Over the weekend, a string of Syrian rebel-held towns and villages in the southwestern part of the war-torn country accepted government “reconciliation” after days of intense bombardment by the Syrian army backed by Iranian Shi’ite militias and Hezbollah, and following Russian air strikes that pummeled the southwestern provinces of Dara’a and Quneitra in an offensive aimed at recapturing the strategic areas bordering Jordan and the Golan Heights from rebels.
Israel believes that Iran’s Revolutionary Guard’s Corps and Quds forces have continued to entrench themselves in Syria despite strikes against Iranian targets attributed to Israel.
Israeli intelligence estimates there are thousands of Iranian advisers and Iranian Revolutionary Guard Corps officers in Syria, some 9,000 Shi’ite militia fighters from Afghanistan, Pakistan and Iraq and another 7,000 Hezbollah fighters.
Netanyahu said that he was in constant contact with the White House and the Kremlin regarding the situation in Syria, and that Defense Minister Avigdor Liberman and IDF Chief of Staff Lt.-Gen. Gadi Eisenkot are also in close contact with their counterparts in the US and Russia.
Liberman held talks on Sunday with his Russian counterpart Sergei Shoigu regarding the situation in Syria, with an emphasis on events in the south of the country and Iranian attempts to establish themselves in the war-torn country.
According to a statement released by Liberman’s office, the defense minister stressed once again that Israel’s goal is to remove Iranian and Hezbollah forces from all of Syria and that Israel will act immediately against any attempt to entrench themselves there.
On Thursday, Eisenkot landed in the United States for a working visit in Washington as a guest of the Chairman of the Joint Chiefs of Staff Joseph Dunford. During his visit to the American capital, Eisenkot will meet with senior US military and defense officials to discuss “military cooperation in the face of significant defense challenges in the different regions of the Middle East.”
The Thursday talks focused on Israel’s concern about the regime offensive in southwest Syria which could put Iranian and Shi’ite militia troops close to Israel’s northern borders, a redline for Jerusalem.
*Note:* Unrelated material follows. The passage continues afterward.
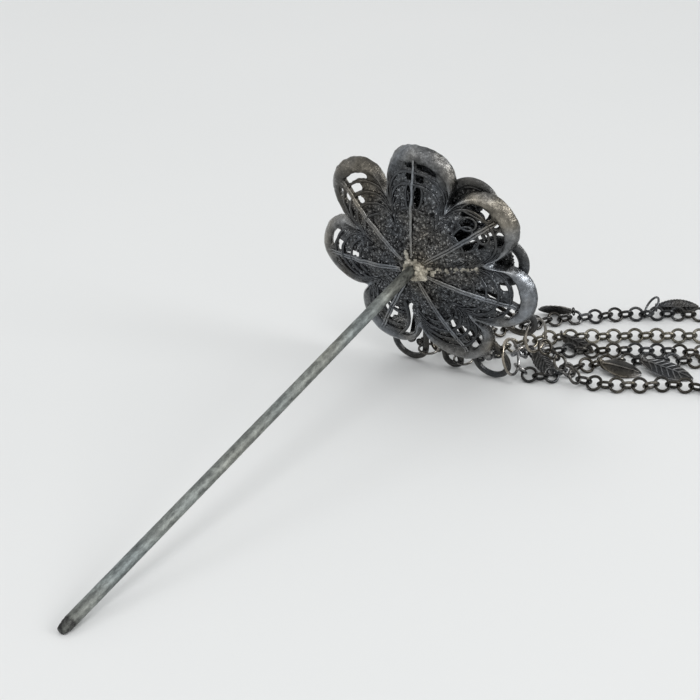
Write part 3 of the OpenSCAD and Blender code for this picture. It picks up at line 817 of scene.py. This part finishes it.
def rope(radius, height, strand, twist):
    """Two strands wound round each other, in a ring round the rod's axis."""
    a = all_round(twist * 10)
    return [(flower(hoop(radius + strand * np.cos(a * twist + half), a,
                         height + strand * np.sin(a * twist + half))), True, 1.0) for half in (0, math.pi)]


ropes = wires("ropes", rope(radius=5.0, height=-6.95, strand=0.12, twist=36)
              + rope(radius=2.1, height=-9.1, strand=0.1, twist=18), 0.14, WIRE, sides=6, worn=0.5)
# rings of grains: how many, radius of the ring, z, radius of a grain
RINGS_OF_GRAINS = ((26, 4.45, -7.1, 0.36), (12, 1.5, -9.3, 0.3), (1, 0, -9.2, 0.8))
spots = np.concatenate([hoop(r, all_round(n), z) for n, r, z, _ in RINGS_OF_GRAINS])
sizes = np.concatenate([np.full(n, size) for n, _, _, size in RINGS_OF_GRAINS])
balls = beads_at("boss_balls", flower(spots), sizes, WIRE, detail=2, worn=0.5)
boss = join("boss", [boss_body, ropes, balls])
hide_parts("front_boss")
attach(boss, "root")
print("boss:", triangles(boss), "triangles")

# %% [markdown]
# ## The rod
# The rod is a drawn wire, pushed through hair for years. It isn't quite even, and its end is cut and
# filed to a blunt dark tip. A lathe shape with many short rings can take tiny dents; the `tone` value
# darkens the tip and the stretch that the solder's heat blued.

# %% Draw the rod
ROD_R, FOOT_R, END_R = 1.05, 1.01, 0.45
START, SIDES = 0.1, 40
stations = np.concatenate([[START], np.linspace(0.6, 99.0, 330), np.linspace(99.2, ROD_LENGTH, 24)])
radius = np.where(stations < 2.0, FOOT_R, ROD_R) - 0.36 * np.clip((stations - 99.5) / 2.0, 0, 1) ** 1.5
# two filed grooves: place, depth, width
for place, depth, width in ((99.6, 0.07, 0.16), (100.5, 0.05, 0.13)):
    radius -= depth * np.exp(-((stations - place) / width) ** 2)
radius[-1] = END_R
points, faces = lathe(list(zip(radius, stations)), SIDES)
z = np.concatenate([np.repeat(stations, SIDES), [START, ROD_LENGTH]])
# dark at the tip and the foot, a little lighter towards the far half
tone = (-0.44 * np.clip((z - 99.1) / 0.5, 0, 1) - 0.22 * np.exp(-(z / 9.0) ** 2)
        + 0.06 * np.clip((z - 25) / 60, 0, 1))
rod = add_mesh("rod", points, faces, worn=0.8, tone=tone)
dress(rod, ROD)
roughen(rod, deep=0.03, shallow=0.03, size=1.1, seed=4.0)
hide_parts("pin_rod")
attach(rod, "root")
print("rod:", triangles(rod), "triangles")

# %% [markdown]
# ## The solder
# Where rod and flower meet, the solder was heaped on in blobs that ran into each other. Overlapping
# balls, melted into one skin by a voxel remesh and then roughened, come close to that.

# %% Melt the solder
def melted(name, balls, voxel, bump, tone=0.0):
    """balls: (centre, radius), fused into one skin on a grid of voxels."""
    bm = bmesh.new()
    for centre, r in balls:
        made = bmesh.ops.create_icosphere(bm, subdivisions=3, radius=r * MM)
        bmesh.ops.translate(bm, verts=made["verts"], vec=Vector(np.asarray(centre) * MM))
    mesh = bpy.data.meshes.new(name)
    bm.to_mesh(mesh)
    bm.free()
    obj = placed(name, mesh)
    fuse = obj.modifiers.new("fuse", "REMESH")
    fuse.mode = "VOXEL"
    fuse.voxel_size = voxel * MM
    settle(obj)
    give(obj.data, "worn", 0.5)
    give(obj.data, "tone", tone)
    roughen(obj, deep=bump, shallow=bump, size=0.5, seed=2.0)
    obj.data.shade_smooth()
    obj.data.materials.append(SOLDER)
    return obj


# place of each lump on the flower's back, and its radius; the last three are the stub of wire
LUMPS = [
    (-0.5, -1.75, 1.25), (-1.5, -0.3, 0.9), (0.8, -1.5, 0.95), (1.3, 0.6, 0.8), (-0.6, 1.3, 0.8),
    (-1.2, -2.3, 0.75), (0.1, -2.5, 0.7), (1.9, -0.9, 0.45), (2.5, 0.8, 0.42), (3.1, 0.9, 0.42),
    (3.6, 0.95, 0.36)]
HEAP_Z = 0.2
heap = [(flower([u, v, HEAP_Z]), r) for u, v, r in LUMPS]
heap += [(spot, 0.45) for spot in flower(hoop(1.4, all_round(14), HEAP_Z))]
solder = melted("solder", heap, voxel=0.13, bump=0.3)
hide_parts("solder_lump")
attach(solder, "root")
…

It is believed that the two senior military officials coordinated ways to prevent the Iranians and its proxies from entrenching their troops in areas taken over from the rebels along the strategic border.
Israel, Netanyahu also said, is working to prevent Iran and its proxies from “establishing themselves in any part of Syria.” Iran is “feeling very well the renewal of economic sanctions” as a result of the US decision in May to withdraw from the nuclear deal, and the Iranian economy is currently at a “low point.”
Netanyahu said the US withdrawal from the deal created a “strategic reversal” in Israel’s situation. He said Israel’s goal remains to prevent Iran from acquiring nuclear weapons and to “break the cash machine” that the Iranian nuclear agreement provided the country and which finances its aggression in Syria and throughout the region.
In early June, Maj.-Gen. Tamir Heyman warned at a closed-door conference that Tehran is trying to increase its efforts and capabilities to launch rockets and establish terror cells that can penetrate into Israel and harm communities on Israel’s Golan Heights.
Displaying a map showing where Iranian forces are based in Syria, Heyman told the crowd at the conference: “You probably think, well this is because they are trying to help the Assad regime to fight terror... but there is no threat to [Syrian President Bashar] Assad, so why do they stay? If they came in order to only assist the regime so then thank you and goodbye.”